**Task to carry out:** In the following material, identify every line holding the string "from" and return it.
### Recorded data ###
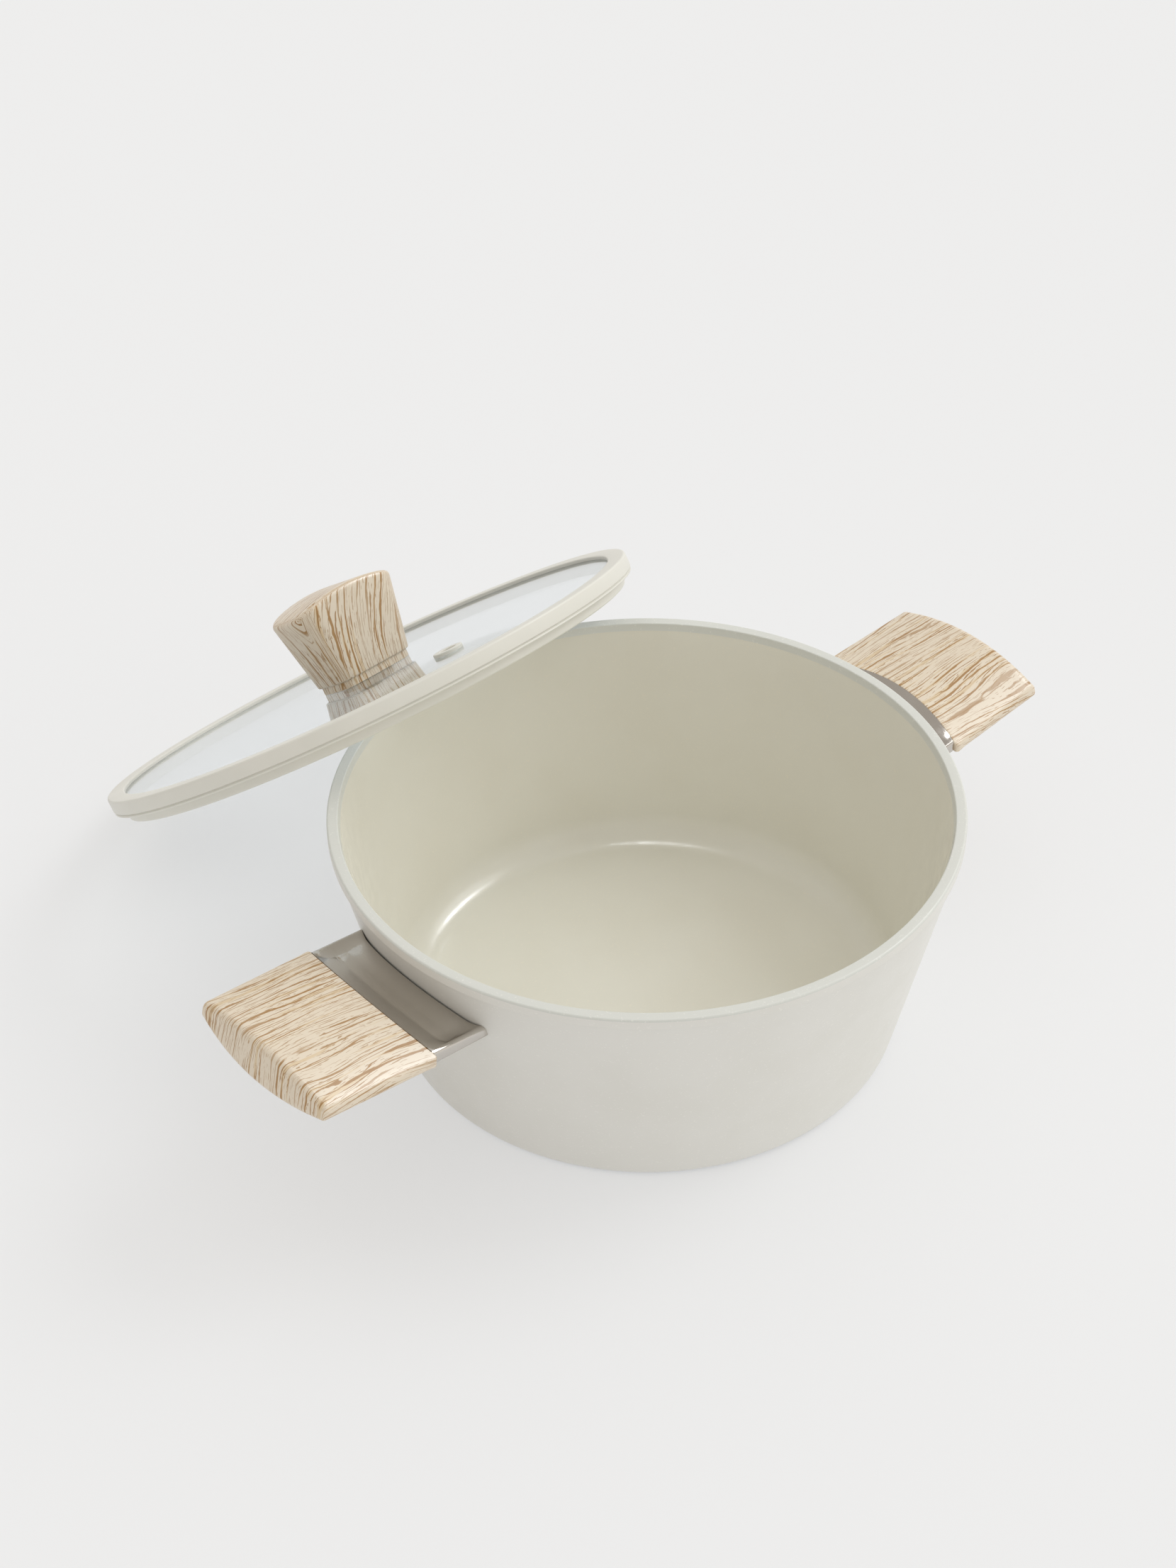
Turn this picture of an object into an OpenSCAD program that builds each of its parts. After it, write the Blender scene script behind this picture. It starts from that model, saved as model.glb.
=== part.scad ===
// Two-handled saucepan with a flat glass lid leaning on its rim.
// Origin: centre of the underside, on the worktop. +X runs along the handles, +Z is up.

/* [Pot] */
// Outer radius of the rim band
rim_r = 124.5; // [110:0.5:150]
// Overall height of the pot
pot_h = 103.5; // [80:0.5:150]
// Thickness of the wall at the rim
rim_wall = 4.5; // [3.5:0.1:6]
// Height of the thicker band below the rim
rim_band_h = 4.5; // [3:0.5:8]
// Step from the rim band in to the wall
rim_step = 1.1; // [0.5:0.1:2]
// How far the wall leans in from the rim band to the bottom
wall_lean = 21.9; // [10:0.1:28]
// Thickness of the wall, measured level
wall_t = 3.4; // [2.5:0.1:4]
// Thickness of the bottom
bottom_t = 5; // [4:0.5:8]
// Outer radius between the wall and the bottom
outer_corner_r = 6; // [3:0.5:9]
// Inner radius between the wall and the bottom
inner_corner_r = 14; // [8:1:20]
// Rounding of the two rim edges
rim_round = 1.2; // [0.5:0.1:1.7]

/* [Base disc] */
// Distance from the steel disc's edge out to the foot of the wall
disc_margin = 11.5; // [9:0.5:40]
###
**Response:**
Turn this picture of an object into an OpenSCAD program that builds each of its parts. After it, write the Blender scene script behind this picture. It starts from that model, saved as model.glb.
// Step from the rim band in to the wall
// How far the wall leans in from the rim band to the bottom
// Distance from the steel disc's edge out to the foot of the wall